Claim: Missing multitasking
So this one is baffling. And I'll be honest. I can't figure out where the writer got this from: "macOS Ventura does not allow you to use more than two apps at the same time."
Okay. So. Wow.
You can use so many apps at once on the Mac that it can freeze your brain. Obviously, the amount of RAM you have in your system has some influence on this, but I used a 16GB M1 Mac as my main development machine for a few years and often had ten or more applications open at once. Coding requires a lot of tools to run, and even a Mac with 16GB gets it done.
Even iPads are no longer limited to two apps. The Apple Silicon iPads allow two side-by-side apps to be open, and a third through a slide-out sidebar. With Stage Manager, Apple Silicon iPads can run four apps at once.
I've been trying to figure out how the writer might have been so wrong about the number of apps that can run on the Mac and the only thing I can come up with is he used the side-by-side Split View interface exclusively.
But Split View doesn't happen organically when you open an application. You have to explicitly tell the apps to tile. So I can't imagine the writer never figured out that multiple windows open up since it's nearly impossible to not open multiple windows.
Claim: The missing link
Windows supports a helpful feature called Phone Link that allows Samsung Galaxy phones and Windows PCs to talk to each other. It allows messages, calls, notifications, and files to sync. Microsoft says the feature is limited to Samsung phones, but the writer says that a subset of features is available to other Android phones as well.
The article does acknowledge that "macOS and iPhone work great together, too," but states, "I strongly feel Apple should also make necessary compromises to let Microsoft bring the 'Phone Link' experience to the Apple ecosystem."
Apple's version of Phone Link is Continuity. Continuity provides a ton of features that work across the entire ecosystem. Perhaps the one I use most is a shared clipboard. I'll often cut or copy something on my iPhone and paste it on my Mac. But there are a bunch of shared features. The most notable addition to Ventura is the ability to use the iPhone camera as a webcam.
What the writer is saying, though, is that there is a form of ecosystem lock. This is true on both Mac and Windows. Windows doesn't support Phone Link for iPhones, for example. And Apple doesn't support Continuity for Android phones.
I think most users wish that wasn't the case, but competition being what it is, I don't expect we'll see any substantial cross-platform cooperation any time soon.
We're no longer in the fanboy OS wars, and so I don't think the writer of the article in question made these claims to cheerlead Windows users. Instead, I think the writer genuinely wanted to learn to love MacOS, but due to lack of domain-specific knowledge, didn't know how to get some things done.
This goes to one of the great benefits of the Mac. It has a very rich library of aftermarket developer-created tools that modify and extend the user experience.

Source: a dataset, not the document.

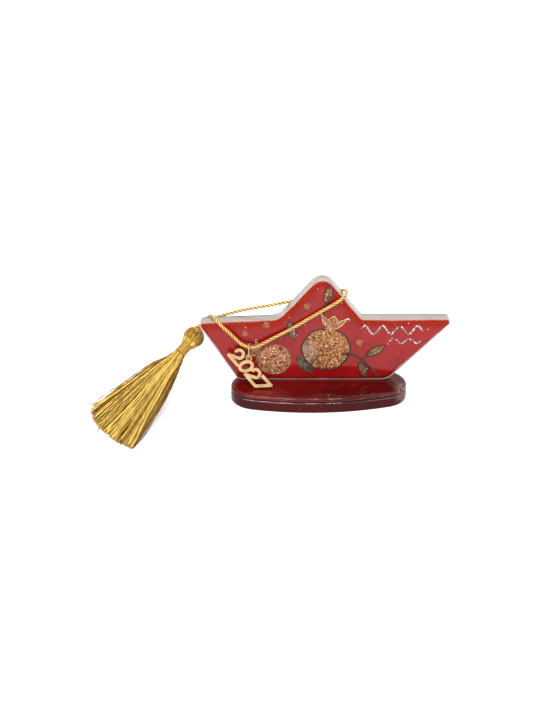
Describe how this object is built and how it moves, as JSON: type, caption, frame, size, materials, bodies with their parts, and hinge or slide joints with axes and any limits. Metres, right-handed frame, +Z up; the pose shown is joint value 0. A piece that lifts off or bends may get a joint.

Every time I find I need some new functionality, there's usually a great little utility that can get it done for me. Yes, ten bucks here, twelve bucks there, and twenty bucks over there add up, but when I'm trying to save time or get a deliverable to a client in an impossibly short period of time, it's well worth the cost for the extra minutes each tool buys me.
With the exception of programs that only run on one operating system or another, you can get everything you need to get done on each of the three main OSs. What you use is a matter of your own personal choice and needs.
But before you dismiss any OS as incapable, do some research. Perhaps with a bit of Googling, our forlorn Windows writer could have found more about the Mac to love.
Or maybe we should all just give it up and go live in a yurt.